Visitors Vs. Fishermen

1815-47 THE VISITORS AND THE FISHERMEN

Hastings in 1814 was still primarily a fishing port, as yet not greatly altered by its emergence as a spa and resort. But the ending of the Napoleonic wars in 1815 was to open the floodgates to a radical transformation of the town, and simultaneously stimulate demand for the products of its fishing fleet. Hastings and its fishing industry changed dramatically between the end of the Napoleonic wars in 1615 and the late 1840s. Hastings itself in the decade after 1815 briefly became one of the most fashionable resorts in Britain, attracting large numbers of upper class visitors and their entourages. Just why this should have happened is not clear; it is possible that Hastings temporarily attracted the pleasure-seekers simply because they were tired of Brighton and Margate.

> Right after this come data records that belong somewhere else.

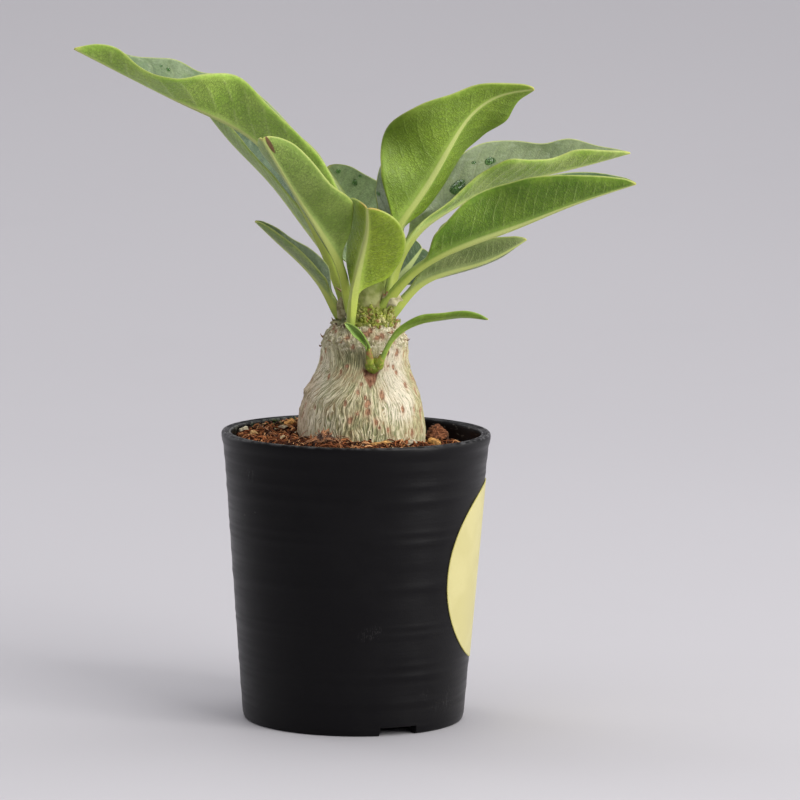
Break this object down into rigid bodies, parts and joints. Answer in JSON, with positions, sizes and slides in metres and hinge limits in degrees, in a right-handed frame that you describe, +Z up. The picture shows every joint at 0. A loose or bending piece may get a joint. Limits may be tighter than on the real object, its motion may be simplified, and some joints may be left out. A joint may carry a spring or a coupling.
{
  "type": "potted plant",
  "caption": "Young pachypodium with a swollen silvery trunk and broad green leaves, in a tapered black plastic pot with a blank yellow sticker.",
  "frame": {"origin": "centre of the pot's foot, in the plane that it stands on", "axes": "+Z up along the pot's axis, -Y towards the viewer's side, +X to the viewer's right"},
  "size_m": [0.1831, 0.0969, 0.224],
  "materials": {
    "pot_plastic": "satin black moulded plastic",
    "label_paper": "satin yellow sticker",
    "potting_mix": "coir, bark dust and pumice grains",
    "caudex_bark": "matt silvery green bark with raised ridges",
    "side_shoot_green": "matt green stub",
    "leaf": "semi-gloss leaf, paler and bluer on the upper side",
    "shoot_leaf": "semi-gloss young leaf",
    "coco_chunk": "fibrous coconut husk chunk",
    "pumice": "rough pumice grain"
  },
  "bodies": {
    "root": {"pot": "pot_plastic", "label": "label_paper", "potting_mix": "potting_mix", "caudex": "caudex_bark", "side_shoot": "side_shoot_green", "leaf_01": "leaf", "leaf_02": "leaf", "leaf_03": "leaf", "leaf_04": "leaf", "leaf_05": "leaf", "leaf_06": "leaf", "leaf_07": "leaf", "leaf_08": "leaf", "leaf_09": "leaf", "leaf_10": "leaf", "leaf_11": "leaf", "leaf_12": "leaf", "shoot_leaf_1": "shoot_leaf", "shoot_leaf_2": "shoot_leaf", "coco_chunk": "coco_chunk", "pumice_1": "pumice", "pumice_2": "pumice", "pumice_3": "pumice", "pumice_4": "pumice", "pumice_5": "pumice", "pumice_6": "pumice", "pumice_7": "pumice", "pumice_8": "pumice", "pumice_9": "pumice"}
  },
  "joints": []
}
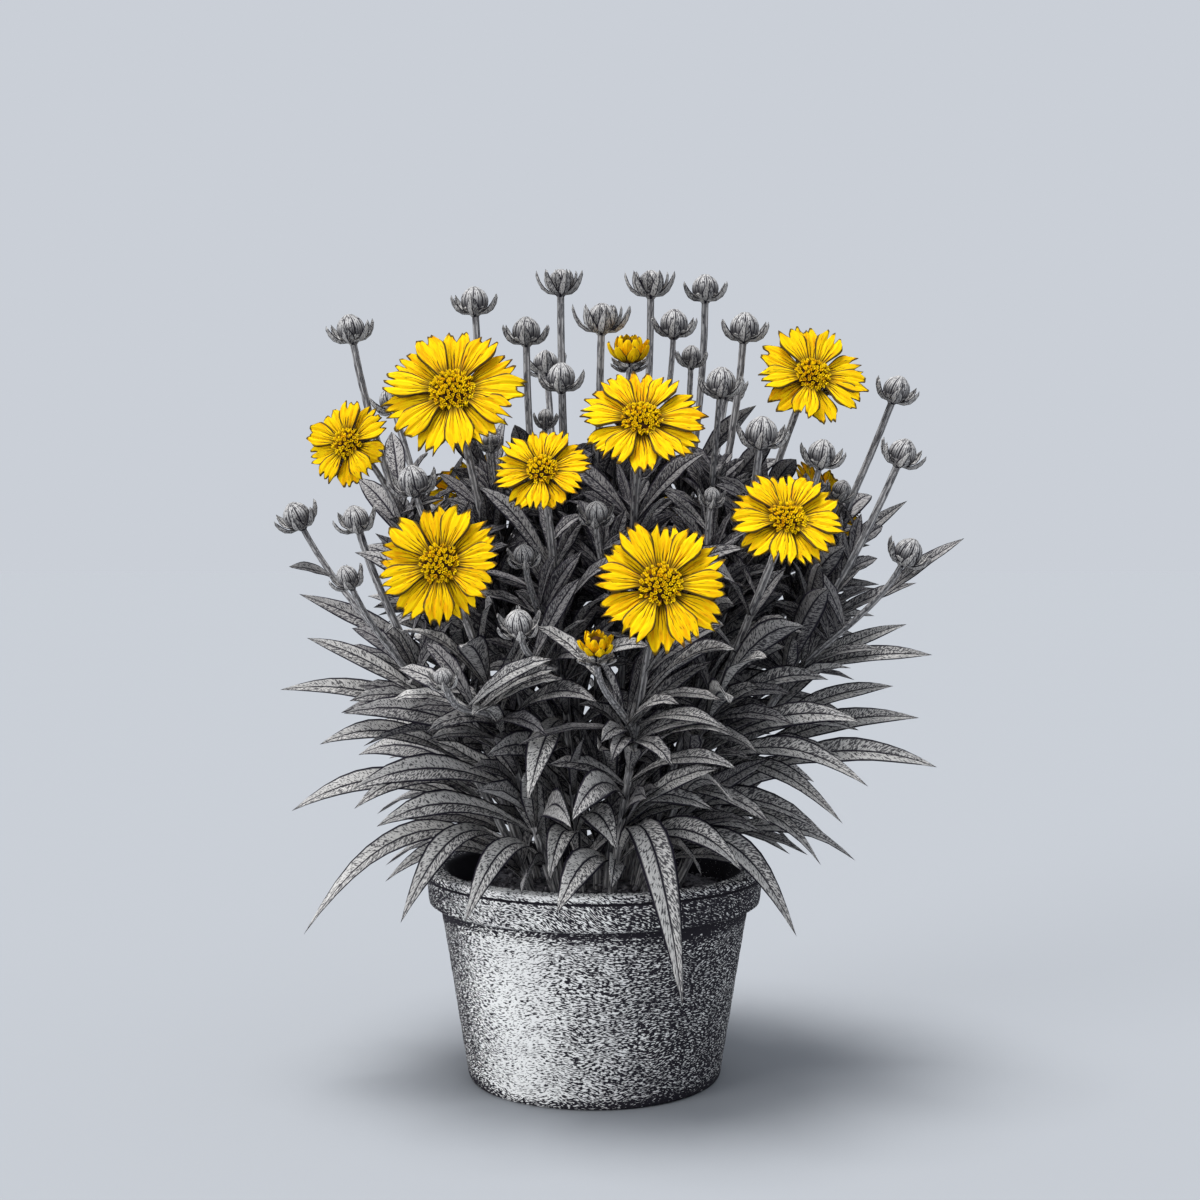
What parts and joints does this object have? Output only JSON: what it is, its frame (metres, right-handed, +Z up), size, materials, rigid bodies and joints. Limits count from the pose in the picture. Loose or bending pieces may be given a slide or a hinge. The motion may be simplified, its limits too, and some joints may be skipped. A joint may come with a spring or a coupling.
{
  "type": "potted coreopsis",
  "caption": "Flowering coreopsis in a round collared pot: toothed yellow daisy-like blooms and round buds on tall stalks over a dense dome of lance-shaped leaves.",
  "frame": {"origin": "the middle of the pot's foot, on the surface that the pot stands on", "axes": "+Z up along the pot's axis, -Y towards the front, where most of the blooms face, +X to the right as seen from the front"},
  "size_m": [0.2766, 0.2279, 0.3393],
  "materials": {
    "pot_clay": "matte",
    "soil": "matte",
    "foliage": "matte",
    "petal": "matte"
  },
  "bodies": {
    "root": {"pot": "pot_clay", "soil": "soil", "stem_01": "foliage", "stem_02": "foliage", "stem_03": "foliage", "stem_04": "foliage", "stem_05": "foliage", "stem_06": "foliage", "stem_07": "foliage", "stem_08": "foliage", "stem_09": "foliage", "stem_10": "foliage", "stem_11": "foliage", "stem_12": "foliage", "stem_13": "foliage", "stem_14": "foliage", "stem_15": "foliage", "stem_16": "foliage", "stem_17": "foliage", "stem_18": "foliage", "stem_19": "foliage", "stem_20": "foliage", "stem_21": "foliage", "stem_22": "foliage", "stem_23": "foliage", "stem_24": "foliage", "stem_25": "foliage", "bloom_01": "petal", "bloom_02": "petal", "bloom_03": "petal", "bloom_04": "petal", "bloom_05": "petal", "bloom_06": "petal", "bloom_07": "petal", "bloom_08": "petal", "bloom_09": "petal", "bloom_10": "petal", "bloom_11": "petal", "bloom_12": "petal", "bloom_13": "petal"}
  },
  "joints": []
}
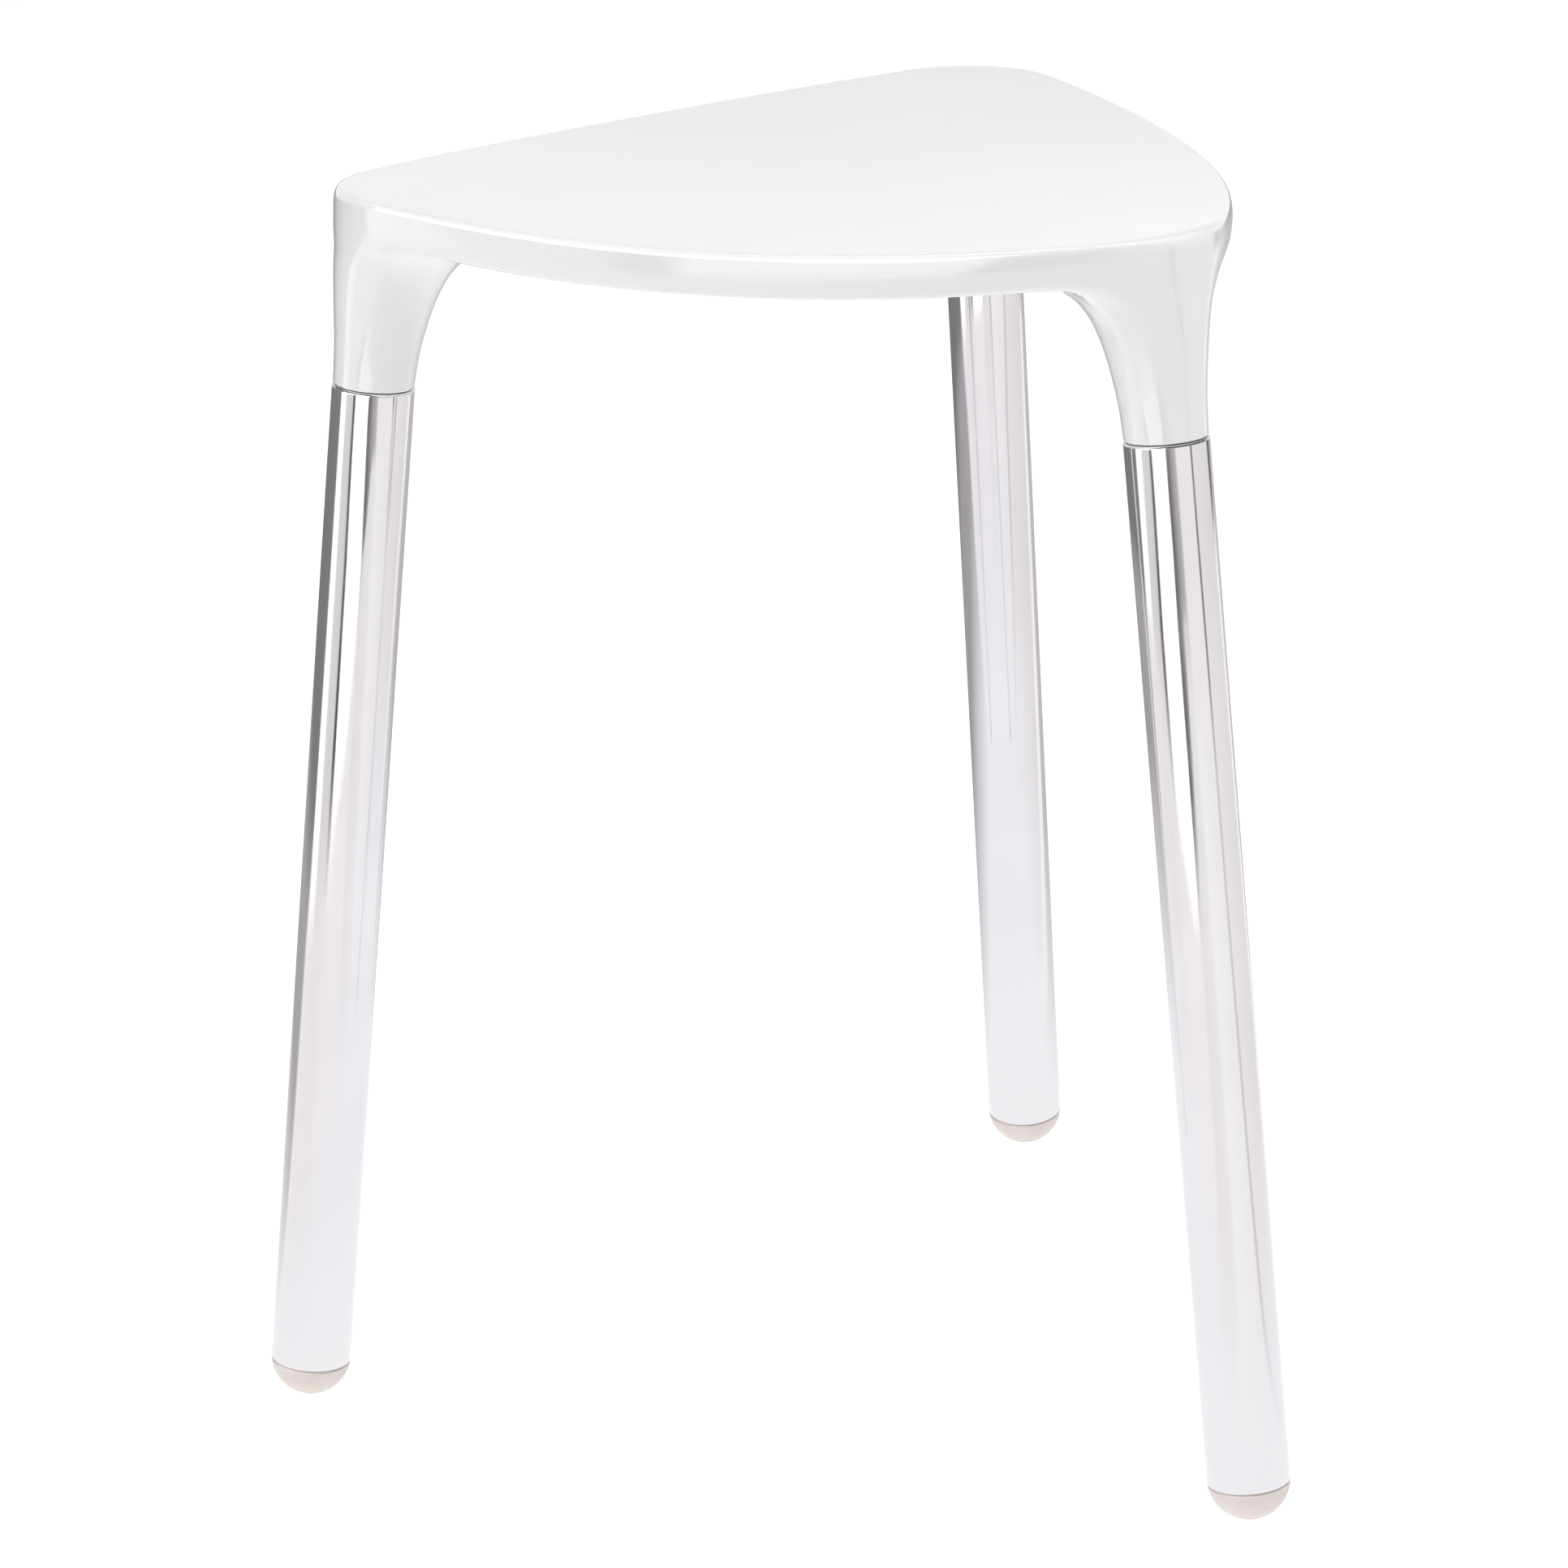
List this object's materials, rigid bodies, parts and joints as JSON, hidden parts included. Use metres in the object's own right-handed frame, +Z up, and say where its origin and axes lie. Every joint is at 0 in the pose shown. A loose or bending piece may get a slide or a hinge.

Hastings was at first ill-equipped to cope with the tidal wave of wealthy visitors, who initially could only stay in the few hotels or lodge with the residents of the Old Town. Speculative building of high class boarding houses and homes soon began, however. The visitors wanted to reside near the sea, and, as the big local landowners refused to sell most of the land around the Old Town for building, expansion could only take place westwards, under the Castle Cliff and into the then rural Priory Valley (now the town centre). But first the Castle Cliff had to be cut back, destroying some of the Castle in the process, in an enormously expensive operation only made viable by the anticipated rents from the rich visitors. By the late 1820s the fashionable Pelham Place, Pelham Crescent, Breeds Place and Wellington Square had been built. In 1828 James Burton began constructing the new town of St Leonards, designed exclusively for the wealthy, and by the mid-1830s the two towns were growing rapidly towards each other along the seafront. Unfortunately, by this time Hastings had also dropped out of favour with the nation’s fashion-leaders, although it remained popular with the middle classes for several decades. The rapid westward expansion of Hastings in the 20 years after 1815 pointed clearly to the Priory Valley becoming an alternative central focus for the borough, to the detriment of the Old Town. Another omen of the future came in 1835 when the government reformed the administration of most towns, including Hastings, taking power away from the old closed elites and giving it to the new middle classes of traders, merchants, builders, etc. Henceforth, there were to be councillors, elected by the better-off residents every three years in a rather more democratic system – but not one that favoured the fishermen, as the Council was weighted in favour of the middle class western part of the borough. This helped to reinforce the antagonism that was developing between the ‘East End’, as the Old Town became known, and the West End, This was to have very serious consequences in the early 1880s.